What changes are included in this PR?

This PR introduces custom StartsWithExpr and EndsWithExpr physical expressions with the following optimizations:

startsWith:

  • Uses Arrow's compute::starts_with kernel with a pre-allocated pattern array to avoid per-batch allocations.
  • Achieves 1.1X speedup over Spark.

endsWith:

  • Uses direct buffer access to the underlying StringArray data, bypassing iterator overhead.
  • Manually calculates suffix offsets and performs raw byte slice comparison (memcmp).
  • Achieves 1.0X parity with Spark (improved from 0.9X regression).

Files Changed:

  • native/spark-expr/src/string_funcs/starts_ends_with.rs (NEW)
  • native/spark-expr/src/string_funcs/mod.rs
  • native/core/src/execution/expressions/strings.rs
  • native/core/src/execution/planner/expression_registry.rs
  • spark/src/main/scala/org/apache/comet/serde/strings.scala
  • spark/src/main/scala/org/apache/comet/serde/QueryPlanSerde.scala
  • spark/src/test/scala/org/apache/spark/sql/benchmark/CometStringExpressionBenchmark.scala

How are these changes tested?

  1. Existing Tests: The implementation passes all existing Comet tests, including TPC-DS and TPC-H correctness suites which exercise string functions.
  2. Benchmark Verification: Performance was verified using CometStringExpressionBenchmark:
    • startsWith: 1.1X faster than Spark (Comet 1887ms vs Spark 2028ms)
    • endsWith: 1.0X parity with Spark (Comet 3389ms vs Spark 3354ms)
  3. CI Verification: A temporary workflow was used to verify the benchmark executes correctly in GitHub Actions CI environment and the results are in the Benchmark Results

Benchmark Results

Environment: OpenJDK 64-Bit Server VM 11.0.29+7-LTS on Linux 6.11.0-1018-azure
Processor: AMD EPYC 7763 64-Core Processor

startsWith

Case Best Time(ms) Avg Time(ms) Stdev(ms) Rate(M/s) Per Row(ns) Relative
Spark 1657 1669 17 0.6 1580.2 1.0X
Comet (Scan) 1740 1755 20 0.6 1659.6 1.0X
Comet (Scan + Exec) 1546 1546 1 0.7 1474.1 1.1X

endsWith

Case Best Time(ms) Avg Time(ms) Stdev(ms) Rate(M/s) Per Row(ns) Relative
Spark 1625 1632 10 0.6 1549.9 1.0X
Comet (Scan) 1731 1732 1 0.6 1651.2 0.9X
Comet (Scan + Exec) 1562 1563 0 0.7 1490.0 1.0X

Summary:

  • startsWith: 1.1X faster than Spark (1546ms vs 1657ms)
  • endsWith: 1.0X parity with Spark (1562ms vs 1625ms)

Mazen-Ghanaym and others added 6 commits December 27, 2025 03:32
- Implements a hybrid optimization strategy for string primitives.
- Uses Arrow compute kernels for startsWith with pre-allocated pattern arrays to avoid per-batch allocation overhead.
- Uses direct buffer access and manual suffix calculation for endsWith to bypass iterator overhead and match JVM intrinsic performance.
- Achieves 1.1X speedup for startsWith and parity (1.0X) for endsWith compared to Spark.

Closes apache#2973
@Mazen-Ghanaym Mazen-Ghanaym changed the title Feat/optimize strings 2973 feat: Optimize startsWith and endsWith string functions Dec 27, 2025
@coderfender
Copy link
Contributor

Thank you for the PR @Mazen-Ghanaym . Any reason why we can't make the Datafusion's version faster here?

@Mazen-Ghanaym
Copy link
Author

Thank you for the PR @Mazen-Ghanaym . Any reason why we can't make the Datafusion's version faster here?

I spent around 4 days trying to optimize, and here is the short story of the journey
Day 1-2: Tried DataFusion built-ins Started with ScalarFunctionExpr using DataFusion's native starts_with/ends_with.
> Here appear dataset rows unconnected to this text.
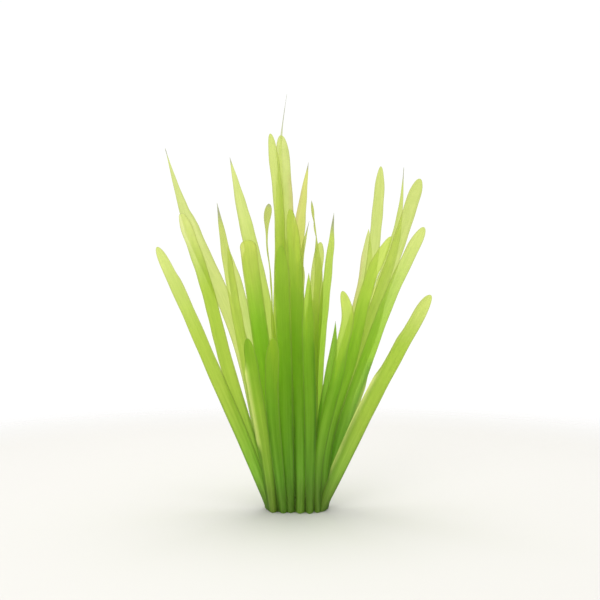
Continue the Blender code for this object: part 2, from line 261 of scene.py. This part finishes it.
# Tone of the leaf: foot tone to middle tone to tip tone, by two smooth steps along the height. The last
# stretch above the crown is darkened by painted shade. At an edge with a margin the tone changes to the
# margin's own, by a smooth step in the distance across the blade times a smooth step from each end. A pale
# edge, whose brightness is partly a paler margin and partly a painted highlight, is also less clear and a
# little wider, so its share comes back as well, negative at a left edge.
def toneOver(leaf, share, across, fromTip, fromFoot):
    build = leafBuild
    foot, middle, tip = (np.array(colour) for colour in tones[leaf["tone"]])
    foot = foot * leaf.get("foot", 1.0)
    low = foot + (middle - foot) * ramp(share / build["middleAt"])[..., None]
    tipFrom = leaf.get("tipFrom", build["tipFrom"])
    tone = low + (tip - low) * ramp((share - tipFrom) / (1.0 - tipFrom))[..., None]
    # painted shade on the last stretch above the crown
    footShadeShare = build["footShade"] * ramp(1.0 - fromFoot / build["footShadeOver"])
    tone = tone * (1.0 - footShadeShare)[..., None]
    edges = np.zeros(fromTip.shape)
    fade = build["marginFade"]
    # a shade margin paints shade; a pale one is partly a painted highlight
    for colour, edge, start, end, strength, inner in leaf.get("margins", ()):
        here = strength * ramp((edge * across - inner) / (1.0 - inner))
        here = here * ramp((fromTip - start) / fade) * ramp((end - fromTip) / fade)
        tone = tone + (np.array(margins[colour]) - tone) * here[..., None]
        edges = edges + edge * here * (colour == "pale")
    return tone, edges


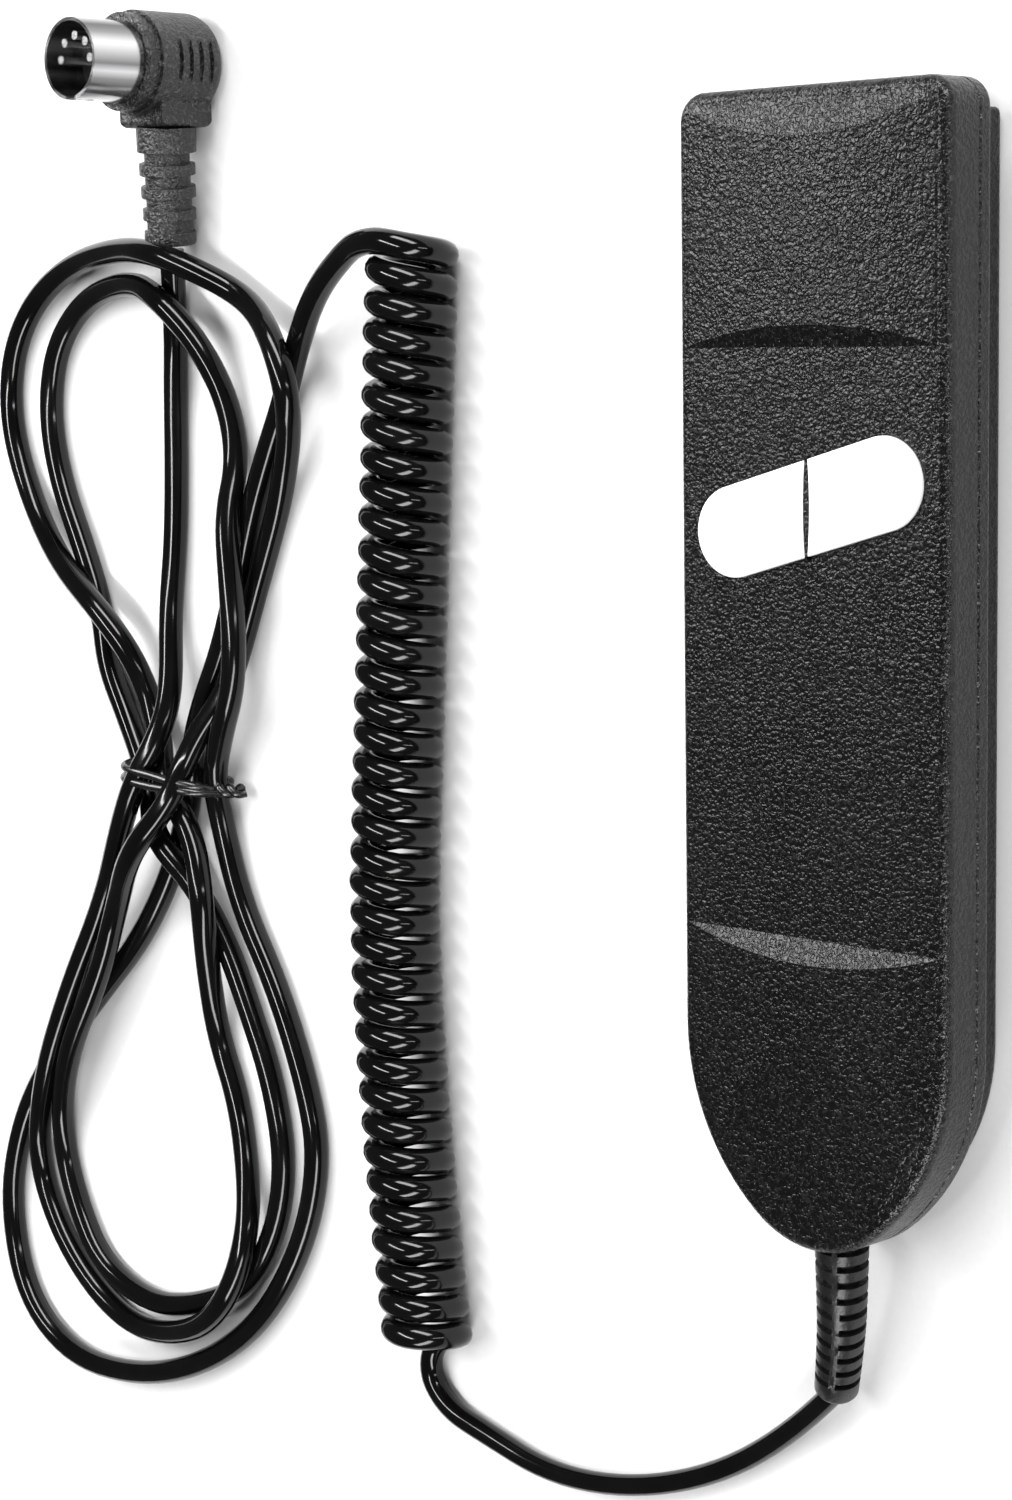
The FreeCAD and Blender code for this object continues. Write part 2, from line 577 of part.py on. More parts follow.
def make_screws(label, places, seat, shank_radius, head_radius, head_height, length, up):
    """A group of like screws: a headed shank each. They drive up, or down, from their seat."""
    pieces = []
    for number, (x, y) in enumerate(places, start=1):
        head = doc.addObject("Part::Cylinder", f"{label}_head_{number}")
        bind(head, "Radius", head_radius)
        bind(head, "Height", head_height)
        shank = doc.addObject("Part::Cylinder", f"{label}_shank_{number}")
        bind(shank, "Radius", shank_radius)
        bind(shank, "Height", length)
        slot = doc.addObject("Part::Box", f"{label}_slot_{number}")
        slot.Length = head_radius.number * DRIVING["driver_slot_share"]
        bind(slot, "Width", cell("driver_slot_width"))
        bind(slot, "Height", cell("driver_slot_depth"))
        x, y, seat = as_size(x).number, as_size(y).number, as_size(seat).number
        turn = Rotation() if up else Rotation(X_AXIS, 180)
        for section, height in ((head, 0), (shank, head_height.number)):
            section.Placement = Placement(Vector(x, y, seat), turn).multiply(
                Placement(Vector(0, 0, height), Rotation()))
        slot.Placement = Placement(Vector(x, y, seat), turn).multiply(
            Placement(Vector(-slot.Length.Value / 2, -slot.Width.Value / 2, 0), Rotation()))
        screw = doc.addObject("Part::Fuse", f"{label}_screw_{number}")
        screw.Base, screw.Tool = head, shank
        cut = doc.addObject("Part::Cut", f"{label}_slotted_{number}")
        cut.Base, cut.Tool = screw, slot
        pieces.append(cut)
    group = doc.addObject("Part::Compound", label)
    group.Label = label
    group.Links = pieces
    return group


def make_clamp():
    """A bridge over the cable, screwed to its block in the rear shell."""
    body = new_body("cord_clamp", y=-DRIVING["clamp_back_y"])
    sketch = new_sketch(body, "clamp_section", "XZ_Plane")
    low, middle = cell("cable_height") - cell("cable_radius") + cell("clamp_clear"), cell("cable_height")
    grip, bridge = cell("cable_radius") + cell("clamp_clear"), cell("clamp_bridge")
    half, foot, top = cell("clamp_half"), low + cell("clamp_foot"), low + cell("clamp_rise")
    outline(sketch, [(-half, low), (-grip, low), (-grip, middle, -grip), (grip, middle), (grip, low),
                     (half, low), (half, foot), (bridge, foot), (bridge, top), (-bridge, top),
                     (-bridge, foot), (-half, foot)])
    pad(body, sketch, cell("clamp_length"), reverse=True)
    sketch = new_sketch(body, "clamp_holes")
    for x in (-cell("clamp_screw_x"), cell("clamp_screw_x")):
        circle(sketch, x, cell("clamp_back_y") - cell("clamp_y"), cell("clamp_hole_radius"))
    pocket(body, sketch, foot + 1, reverse=True)
    return body


def make_connector():
    """The block on the board that the core wires plug into."""
    board_top = DRIVING["board_bottom"] + DRIVING["board_thick"]
    body = new_body("board_connector", y=-DRIVING["connector_y"], z=board_top)
    sketch = new_sketch(body, "connector_block")
    rectangle(sketch, -cell("connector_half_x"), -cell("connector_half_y"),
              cell("connector_half_x"), cell("connector_half_y"))
    pad(body, sketch, cell("connector_height"))
    sketch = new_sketch(body, "connector_ways", "XZ_Plane", offset=cell("way_floor"))
    for number in range(5):
        circle(sketch, cell("way_pitch") * (number - 2), cell("way_height"), cell("way_radius"))
    pocket(body, sketch, cell("connector_half_y"), reverse=True)
    return body


# ---------------------------------------------------------------- cords
def rounded_path(points):
    """Straight runs joined by tangent arcs, each arc as large as its two runs allow."""
    corners = [Vector(*p) for p in points]
    edges, here, tightest = [], corners[0], float("inf")
    for before, corner, after in zip(corners, corners[1:], corners[2:]):
        into, out = corner - before, after - corner
        turn = into.getAngle(out)
        reach = 0.45 * min(into.Length, out.Length)
        tightest = min(tightest, reach / math.tan(turn / 2))
        into, out = into.normalize(), out.normalize()
        start, end = corner - into * reach, corner + out * reach
        inward = (out - into).normalize()
        radius = reach / math.tan(turn / 2)
        middle = corner + inward * (radius / math.cos(turn / 2) - radius)
        edges.append(Part.LineSegment(here, start).toShape())
        edges.append(Part.Arc(start, middle, end).toShape())
        here = end
    edges.append(Part.LineSegment(here, corners[-1]).toShape())
    return Part.Wire(edges), tightest


def make_tube(label, points, radius):
    """One round tube along a cord's route."""
    path, tightest = rounded_path(points)
    start = path.Edges[0]
    along = start.tangentAt(start.FirstParameter)
    section = Part.Wire(Part.Circle(start.valueAt(start.FirstParameter), along, radius).toShape())
    tube = doc.addObject("Part::Feature", label)
    tube.Label = label
    tube.Shape = path.makePipeShell([section], True, False)
    expected = math.pi * radius ** 2 * path.Length
    print(f"{label}: length {path.Length:.1f}, smallest arc radius {tightest:.1f},"
          f" volume {tube.Shape.Volume:.0f} against {expected:.0f}")
    if abs(tube.Shape.Volume / expected - 1) > 0.01:
        fail(f"{label}: volume is not its section times its length")
    return tube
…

Result: 1.0X – just matched Spark, no improvement.

Day 2: Tried unsafe Rust with direct byte access Attempted raw pointer manipulation for maximum speed. Failed due to compatibility issues.

Day 3: Tried safe Rust with stdlib slices. Used .starts_with() and .ends_with() on string slices with manual iteration. Result: 0.9X – actually slower than Spark, I think it's due to iterator overhead.

Day 3-4: Arrow compute kernels + pre-allocated pattern The breakthrough: I realized the overhead came from repeatedly processing the pattern each batch. Pre-allocating the pattern as a StringArray once and calling Arrow's compute::starts_with directly gave us 1.1X for startsWith.

For endsWith, Arrow's kernel was still slightly slower (0.9X), so I went with direct buffer access and manual suffix calculation to reach 1.0X parity.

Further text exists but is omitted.